§ YOUR OBJECTIVE
Extract each record and reproduce it exactly.

[begin ENTRIES]

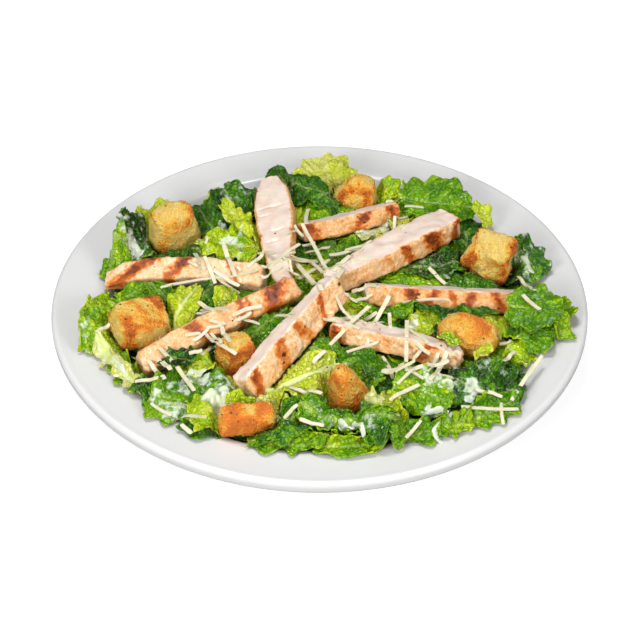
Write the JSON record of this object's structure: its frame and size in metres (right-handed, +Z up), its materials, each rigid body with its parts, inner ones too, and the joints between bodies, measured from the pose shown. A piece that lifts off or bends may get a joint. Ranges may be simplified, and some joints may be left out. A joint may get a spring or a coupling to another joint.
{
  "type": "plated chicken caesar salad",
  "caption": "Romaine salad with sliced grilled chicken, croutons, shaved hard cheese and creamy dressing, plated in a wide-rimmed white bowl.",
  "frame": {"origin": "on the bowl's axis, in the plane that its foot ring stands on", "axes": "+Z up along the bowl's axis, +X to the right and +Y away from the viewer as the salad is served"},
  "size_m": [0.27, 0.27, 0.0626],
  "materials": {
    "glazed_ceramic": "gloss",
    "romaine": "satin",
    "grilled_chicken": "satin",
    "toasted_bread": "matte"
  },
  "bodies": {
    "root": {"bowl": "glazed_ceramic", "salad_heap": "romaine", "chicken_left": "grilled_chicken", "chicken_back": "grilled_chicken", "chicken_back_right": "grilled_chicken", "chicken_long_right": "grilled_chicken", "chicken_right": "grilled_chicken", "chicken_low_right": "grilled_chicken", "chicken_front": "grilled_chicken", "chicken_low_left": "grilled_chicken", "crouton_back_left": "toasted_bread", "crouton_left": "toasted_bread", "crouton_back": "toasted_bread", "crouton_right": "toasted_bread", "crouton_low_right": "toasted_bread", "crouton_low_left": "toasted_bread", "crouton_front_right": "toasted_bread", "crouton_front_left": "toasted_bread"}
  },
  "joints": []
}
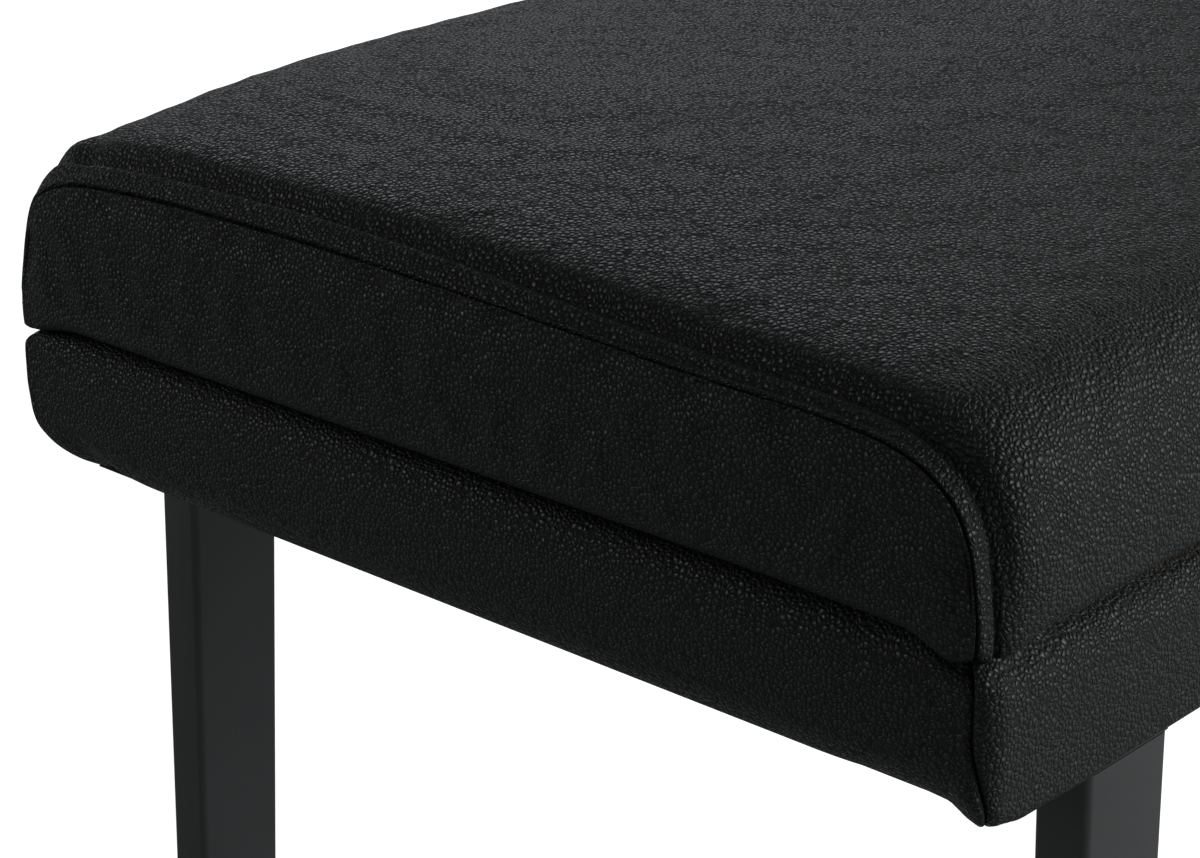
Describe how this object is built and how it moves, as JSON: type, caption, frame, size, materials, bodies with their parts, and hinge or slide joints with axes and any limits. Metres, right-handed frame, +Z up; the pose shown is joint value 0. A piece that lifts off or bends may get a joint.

[end ENTRIES]

§ TASK ANSWER
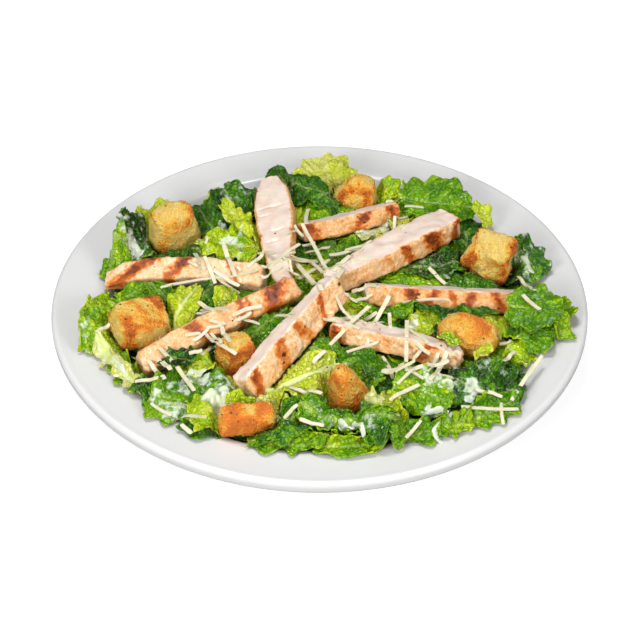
Write the JSON record of this object's structure: its frame and size in metres (right-handed, +Z up), its materials, each rigid body with its parts, inner ones too, and the joints between bodies, measured from the pose shown. A piece that lifts off or bends may get a joint. Ranges may be simplified, and some joints may be left out. A joint may get a spring or a coupling to another joint.
{
  "type": "plated chicken caesar salad",
  "caption": "Romaine salad with sliced grilled chicken, croutons, shaved hard cheese and creamy dressing, plated in a wide-rimmed white bowl.",
  "frame": {"origin": "on the bowl's axis, in the plane that its foot ring stands on", "axes": "+Z up along the bowl's axis, +X to the right and +Y away from the viewer as the salad is served"},
  "size_m": [0.27, 0.27, 0.0626],
  "materials": {
    "glazed_ceramic": "gloss",
    "romaine": "satin",
    "grilled_chicken": "satin",
    "toasted_bread": "matte"
  },
  "bodies": {
    "root": {"bowl": "glazed_ceramic", "salad_heap": "romaine", "chicken_left": "grilled_chicken", "chicken_back": "grilled_chicken", "chicken_back_right": "grilled_chicken", "chicken_long_right": "grilled_chicken", "chicken_right": "grilled_chicken", "chicken_low_right": "grilled_chicken", "chicken_front": "grilled_chicken", "chicken_low_left": "grilled_chicken", "crouton_back_left": "toasted_bread", "crouton_left": "toasted_bread", "crouton_back": "toasted_bread", "crouton_right": "toasted_bread", "crouton_low_right": "toasted_bread", "crouton_low_left": "toasted_bread", "crouton_front_right": "toasted_bread", "crouton_front_left": "toasted_bread"}
  },
  "joints": []
}
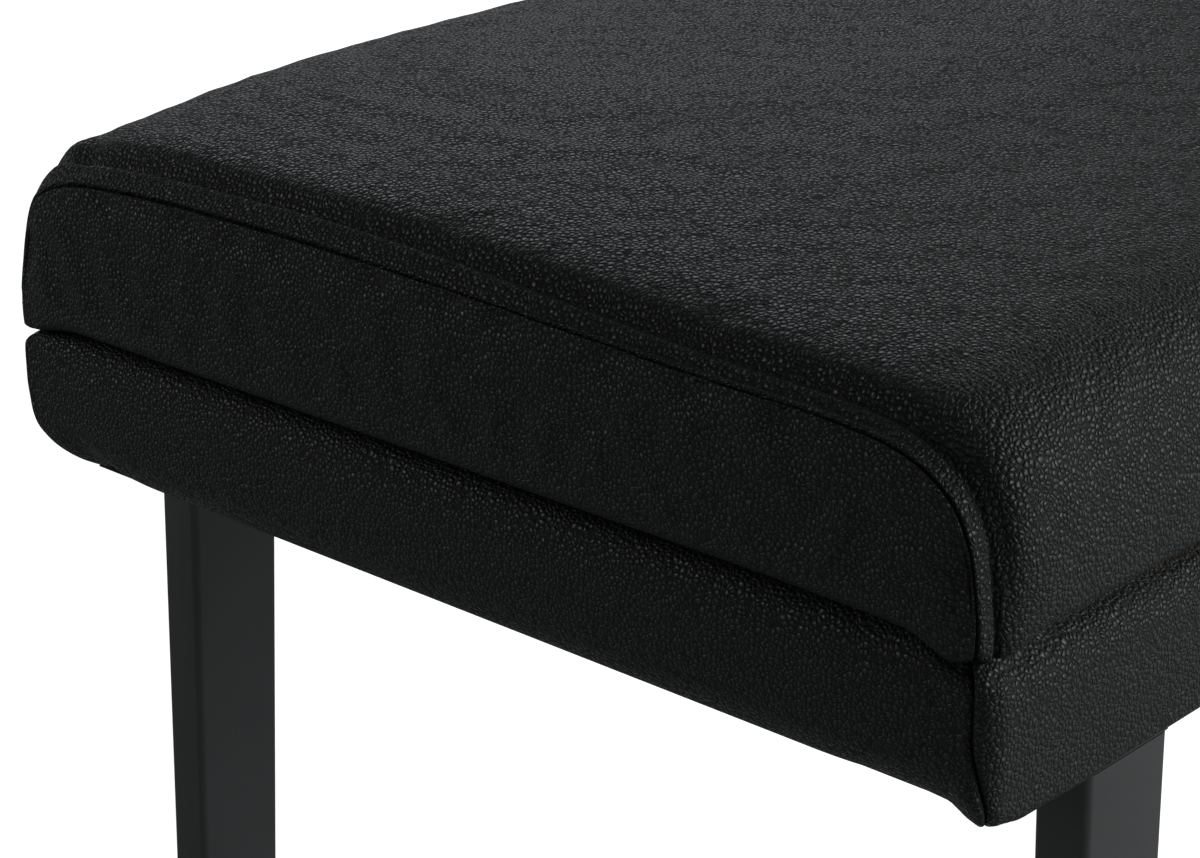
Describe how this object is built and how it moves, as JSON: type, caption, frame, size, materials, bodies with their parts, and hinge or slide joints with axes and any limits. Metres, right-handed frame, +Z up; the pose shown is joint value 0. A piece that lifts off or bends may get a joint.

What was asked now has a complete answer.